SIM4NEXUS will develop innovative methodologies to facilitate the design of policies and bridge knowledge and technology gaps in the field of the water-land-food-energy-climate Nexus under climate change conditions. The project aims to develop a methodology of integration using a complexity science approach and a Serious Game, as an integrating tool for testing and evaluating policy decisions. The Serious Game will be operable at different scales ranging from regional to national, to continental, to global, as well as at different time horizons—short, medium and long-term.
“SIM4NEXUS has 4 objectives”, explains George Beers, the Project Coordinator, “namely to adopt existing knowledge and develop new expertise on the Nexus, to reduce uncertainties of how policies, governance and institutions affect complex changing environmental systems, to showcase the implementation by a network of regional and national case studies in Europe and to valorise the project outputs by creating project spinoffs.” Such approach is in the core of the EU research and innovation policy, as “this is an ambitious and challenging project which positions European research and business as frontrunners at the global level”.

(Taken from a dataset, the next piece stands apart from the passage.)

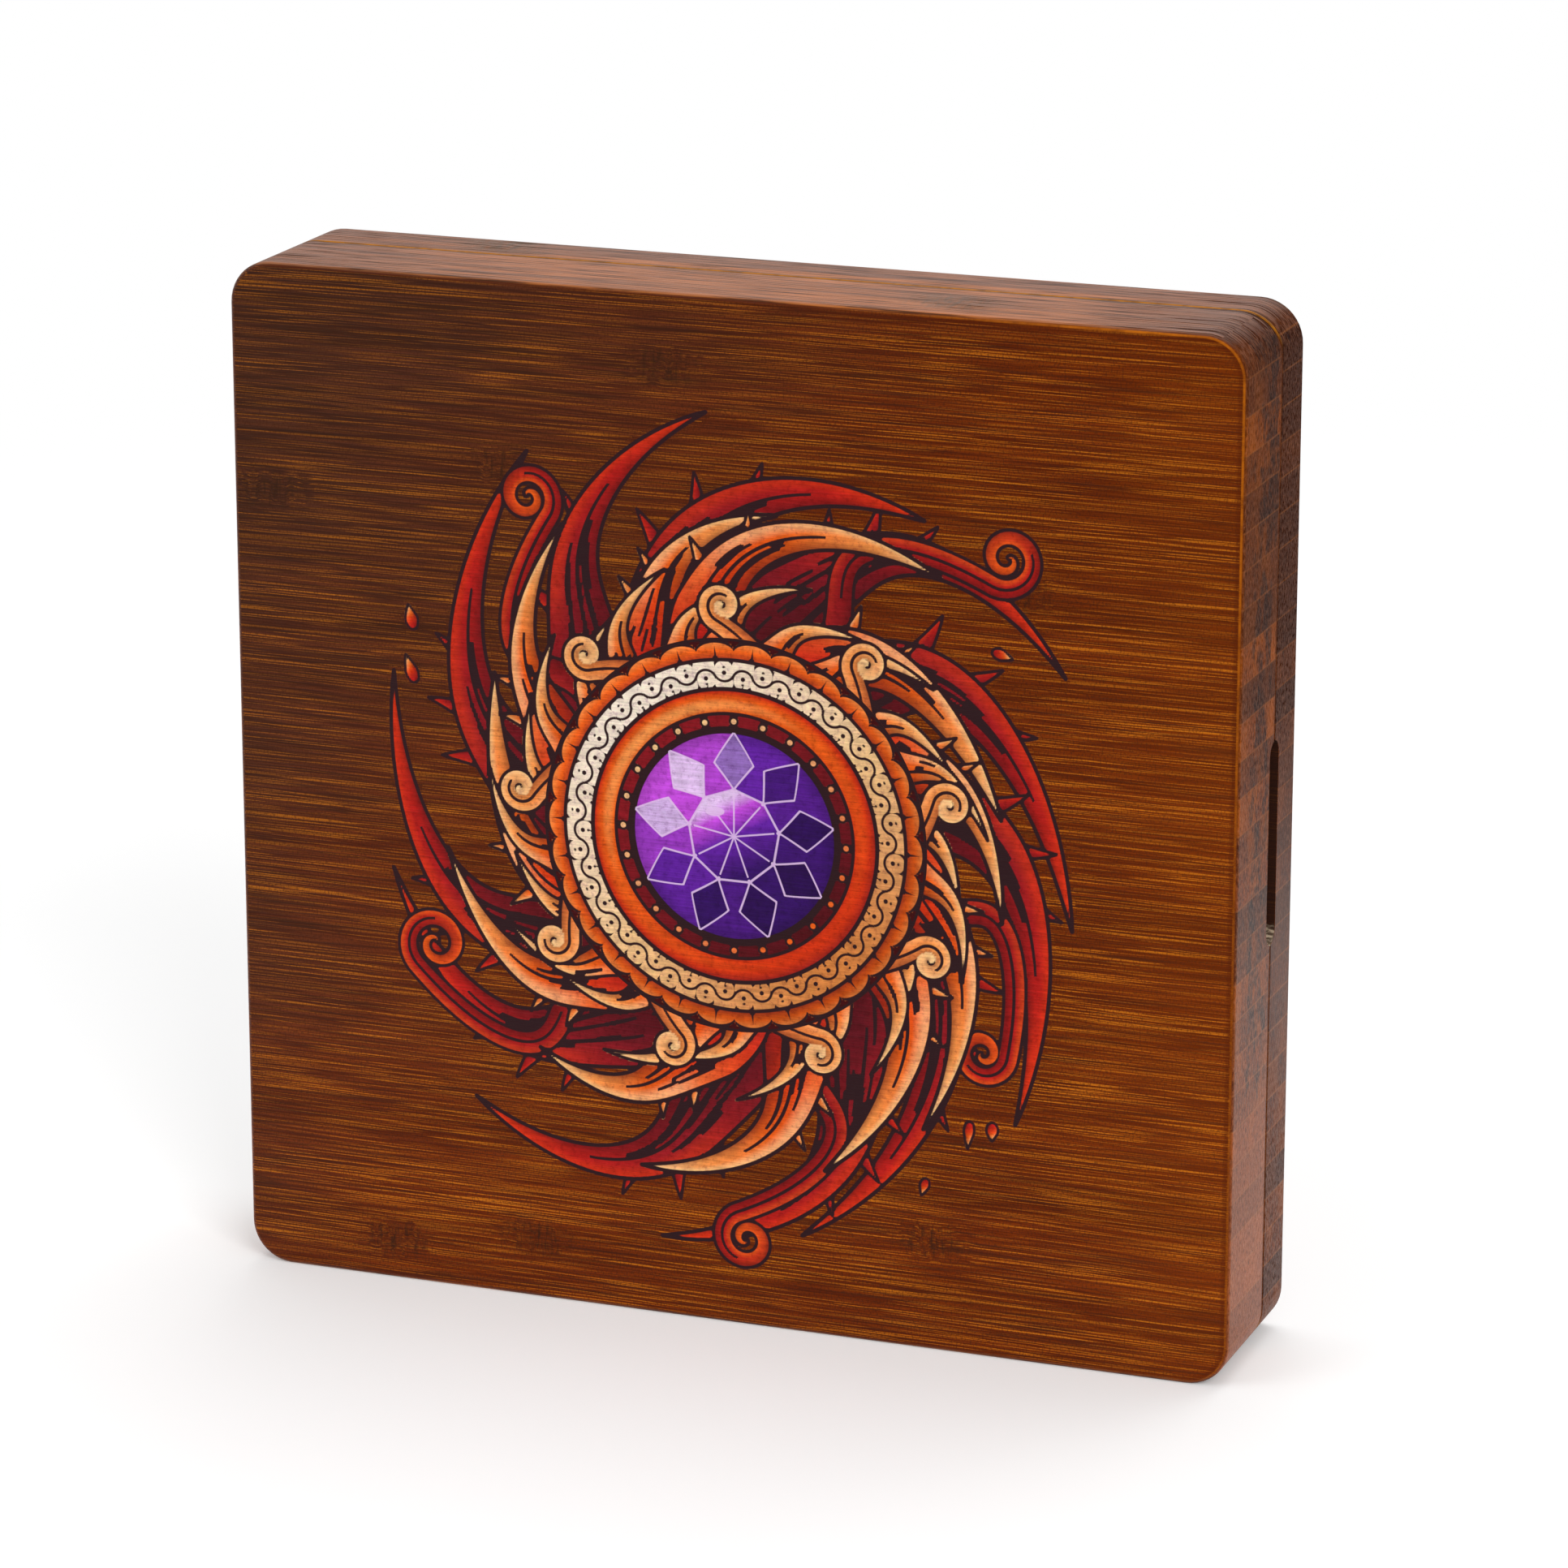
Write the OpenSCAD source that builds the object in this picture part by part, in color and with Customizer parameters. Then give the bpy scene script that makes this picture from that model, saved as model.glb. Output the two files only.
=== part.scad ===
// Folding game box of solid edge-laminated bamboo, standing on its lower edge.
// Two milled halves meet at a seam and swing apart on two butt hinges along the
// left side. The front half stores dice, pencils, cards and tokens. The back half
// is a felt-lined rolling tray. Discs of magnet in the rims hold the box shut, and
// a routed slot across the seam on the right side lets a fingertip part the halves.
// X runs to the right, Y from the front face to the back face, Z up.

/* [Box] */
// Width of the closed box, without the hinge knuckles
box_w = 220; // [182:1:280]
// Height of the standing box
box_h = 220; // [182:1:280]
// Thickness of the front half, outer face to mating face
front_t = 24.6; // [20:0.1:34]
// Thickness of the back half, outer face to mating face
back_t = 15.1; // [12.6:0.1:24]
// Gap between the mating faces of the closed box
seam_gap = 0.3; // [0.2:0.05:0.5]
// Radius of the four outer corners
corner_r = 9; // [6:0.5:14]
// Radius of the rounded edge of each outer face
edge_r = 1.2; // [0.4:0.1:2]
// Radius of the rounded edge of each mating face
seam_r = 0.5; // [0.2:0.1:0.8]

/* [Recesses] */
// Width of the solid rim round both recesses
rim_w = 14; // [13:0.5:20]
// Wood left under the recess of the front half
front_floor = 5.6; // [4:0.1:8]
// Wood left under the recess of the back half
back_floor = 5.2; // [4:0.1:7]
// Corner radius of both recesses
recess_r = 6; // [4:0.5:10]

/* [Finger slot] */
// Width of the slot, shared between the halves
slot_w = 6.4; // [5:0.1:8]
// Length of the slot from end to end
slot_l = 43.4; // [30:0.5:60]
// Depth of the slot into the rim
slot_depth = 6.5; // [4.5:0.5:8]

/* [Storage] */
// Distance from the mating face down to the tops of the rack and dividers
headroom = 2; // [1:0.1:6]
// Width of one die well across its flats
well_af = 23; // [19:0.5:28]
// Wood above and below the points of the wells
rack_edge = 3.7; // [2:0.1:6]
// Wood between neighbouring wells
well_web = 3.2; // [2.5:0.1:5]
// Most wells in the row, one for each die of a set
well_limit = 7; // [4:1:7]
// Free height of the pencil trough under the rack
trough_h = 21; // [16:0.5:26]
// Free height of the card bay
card_bay_h = 68; // [50:0.5:72]
// Thickness of every divider
divider_t = 4; // [3:0.1:6]
// Depth of the grooves that hold the divider ends
dado_depth = 2; // [1:0.1:3]

/* [Felt] */
// Thickness of the felt
felt_t = 1.5; // [0.8:0.1:2.5]

/* [Hinges] */
// Length of each hinge along its pin
hinge_l = 30; // [24:0.5:36]
// Distance from the top or bottom of the box to the middle of a hinge
hinge_inset = 42; // [32:1:60]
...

The 26 partners of SIM4NEXUS are from 14 countries (NL, EL, UK, DE, ES, IT, JP, SE, CZ, DK, FR, AT, LV and BE), namely: Wageningen UR, NL; University of Thessaly, EL; University of Exeter, UK; Stichting IHE Delft, NL; Potsdam-Institut für Klimafolgenforschung, DE; Universidad Politécnica de Madrid, ES; Bocconi University, IT; United Nations University /Bonn, JP; University of Cambridge, UK; KTH Royal Institute of Technology, SE; Uppsala University, SE; Eurecat, ES; University of Sassari, IT; ENKI, CZ; Netherlands Environmental Assessment Agency, NL; DHI Group, DK; South West Water, UK; ACTeon, FR; Epsilon Malta Limited, MT; Cambridge Econometrics, UK; Radbourd University, UK; Strane Innovation, FR; Fresh Thoughts, AT; Baltic Environmental Forum Latvia, LV; People & Water, SK; Water and Sanitation Technology Platform, BE.